Dealing with a right knee injury suffered Dec. 9 against Baltimore, one impact Griffin made on the six-game roll the Redskins are on came when he addressed teammates and said the season wasn’t over.

“It’s self-talk. You want to talk yourself up, but you don’t say something you don’t believe in,” Griffin said. “Going on the break, I told everybody I was able to clear my head and just know that you don’t have to freak out in a situation like that.”

One of the major differences since the bye is that the Redskins haven’t lost control of games late.

“There were some early games where we were in them and in the fourth quarter the other team was making the plays to win the game,” Cofield said. “The biggest thing to me has just been making plays down the stretch.”

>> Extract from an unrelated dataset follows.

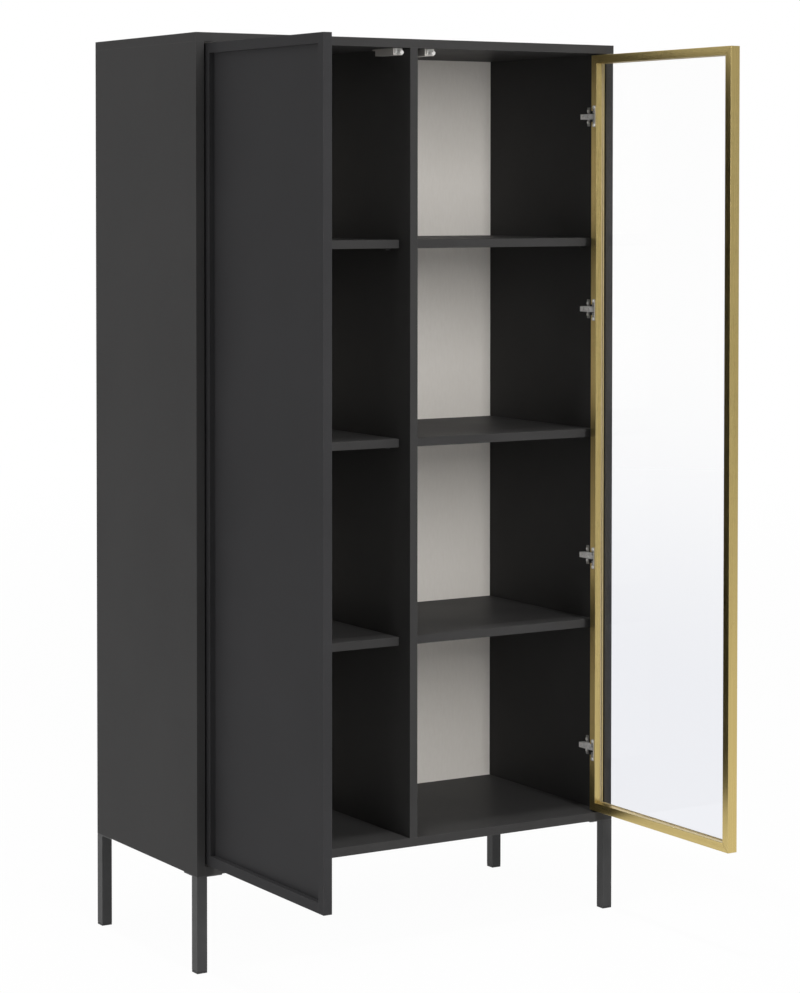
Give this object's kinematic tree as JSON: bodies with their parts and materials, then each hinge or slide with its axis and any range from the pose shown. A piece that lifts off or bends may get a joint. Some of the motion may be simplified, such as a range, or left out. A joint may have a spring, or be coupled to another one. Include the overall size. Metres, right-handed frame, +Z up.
{
  "type": "bookcase",
  "caption": "Tall two-bay bookcase on tube legs, with a solid recessed-panel door on the left, a gold-framed glass door on the right, inset hinges, shelves and push latches.",
  "frame": {"origin": "on the floor, at the middle of the width, in the plane of the boards' front edges", "axes": "+X to the right as seen from the front, +Y to the back, +Z up"},
  "size_m": [0.9, 0.8058, 1.655],
  "materials": {
    "board": "charcoal matt melamine on particle board",
    "door_board": "charcoal matt melamine on fibreboard",
    "back_board": "pale beige laminate on hardboard",
    "leg_metal": "charcoal powder coat, fine matt",
    "foot_plastic": "black moulded plastic",
    "gold_aluminium": "brushed gold anodised",
    "glass": "clear float glass",
    "gasket_rubber": "pale translucent silicone seal",
    "hinge_steel": "nickel plated",
    "screw_steel": "zinc plated",
    "leg_plate_steel": "charcoal powder coat",
    "dowel_wood": "beech, bare",
    "latch_grey": "grey moulded plastic",
    "latch_white": "white moulded plastic",
    "bracket_aluminium": "bare aluminium"
  },
  "bodies": {
    "cabinet": {"back_panel_nails": "screw_steel", "bottom_joint_dowels": "dowel_wood", "bottom_panel": "board", "centre_partition": "board", "front_left_leg": "leg_metal", "front_right_leg": "leg_metal", "latch_clips": "latch_white", "latch_screws": "screw_steel", "left_back_panel": "back_board", "left_hinge_arm_screws": "screw_steel", "left_hinge_arms": "hinge_steel", "left_hinge_mounting_plates": "hinge_steel", "left_hinge_plate_screws": "screw_steel", "left_latch_housing": "latch_grey", "left_lower_shelf": "board", "left_middle_shelf": "board", "left_shelf_pins": "screw_steel", "left_side_panel": "board", "left_upper_shelf": "board", "leg_foot_caps": "foot_plastic", "leg_plates": "leg_plate_steel", "leg_screws": "screw_steel", "rear_left_leg": "leg_metal", "rear_right_leg": "leg_metal", "right_back_panel": "back_board", "right_hinge_arm_screws": "screw_steel", "right_hinge_arms": "hinge_steel", "right_hinge_mounting_plates": "hinge_steel", "right_hinge_plate_screws": "screw_steel", "right_latch_housing": "latch_grey", "right_lower_shelf": "board", "right_middle_shelf": "board", "right_shelf_pins": "screw_steel", "right_side_panel": "board", "right_upper_shelf": "board", "top_joint_dowels": "dowel_wood", "top_panel": "board"},
    "left_door": {"left_door_bottom_rail": "door_board", "left_door_dowels": "dowel_wood", "left_door_free_stile": "door_board", "left_door_hinge_stile": "door_board", "left_door_panel": "door_board", "left_door_top_rail": "door_board", "left_hinge_bracket_screws": "screw_steel", "left_hinge_brackets": "hinge_steel", "left_hinge_pins": "hinge_steel"},
    "right_door": {"right_door_bottom_rail": "gold_aluminium", "right_door_corner_brackets": "bracket_aluminium", "right_door_free_stile": "gold_aluminium", "right_door_gasket": "gasket_rubber", "right_door_glass": "glass", "right_door_hinge_stile": "gold_aluminium", "right_door_top_rail": "gold_aluminium", "right_hinge_bracket_screws": "screw_steel", "right_hinge_brackets": "hinge_steel", "right_hinge_pins": "hinge_steel"},
    "left_plunger": {"left_latch_plunger": "latch_white"},
    "right_plunger": {"right_latch_plunger": "latch_white"}
  },
  "joints": [
    {"name": "left_door_swing", "type": "hinge", "parent": "cabinet", "child": "left_door", "pos_m": [-0.42375, 0.00825, 0.9135], "axis": [0, 0, 1], "range_deg": [-10, 90]},
    {"name": "right_door_swing", "type": "hinge", "parent": "cabinet", "child": "right_door", "pos_m": [0.42375, 0.00825, 0.9135], "axis": [0, 0, 1], "range_deg": [-90, 10]},
    {"name": "left_plunger_slide", "type": "slide", "parent": "cabinet", "child": "left_plunger", "axis": [0, 1, 0], "range_m": [-0.001, 0.008]},
    {"name": "right_plunger_slide", "type": "slide", "parent": "cabinet", "child": "right_plunger", "axis": [0, 1, 0], "range_m": [-0.0015, 0.012]}
  ],
  "couplings": [
    {"joint": "left_plunger_slide", "follows": "left_door_swing", "m_per_rad": 0.0049656},
    {"joint": "right_plunger_slide", "follows": "right_door_swing", "m_per_rad": -0.0075121}
  ]
}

On defense, the evolution of linebacker Rob Jackson has helped fill the void left by Orakpo’s injury and made life easier for Ryan Kerrigan.

As a group, the defense improved from allowing 6.2 yards per play to 5.5.

“I think we’ve seen pretty much what a lot of offenses are going to do against our defense. We’ve seen and we’ve been put in a lot of different positions and situations,” Jackson said. “I think we can just go out there and play football now and play for each other.”

Winning makes it easier for any team to do that. As fullback Darrel Young said of the streak, “We’re just having fun.”

They’ve gotten some crucial bounces, such as a late Niles Paul fumble against the Ravens that instant replay reversed and Nick Foles’ underthrow of Jeremy Maclin in the end zone in waning seconds of Washington’s 27-20 win over Philadelphia on Sunday.

But players always say good teams make their own breaks, and from 3-6 to 9-6 the Redskins have become a good team. Even though they thought that all along.

“We got a lot of potential on this team. We all know that we got a lot of good players on this team; we just have to put it all together and make it work. That’s what we saw when we were 3-6,” Garcon said. “We knew who we got in this locker room; we knew all the players. All their skill sets, we just had to put it all together and continue to go.”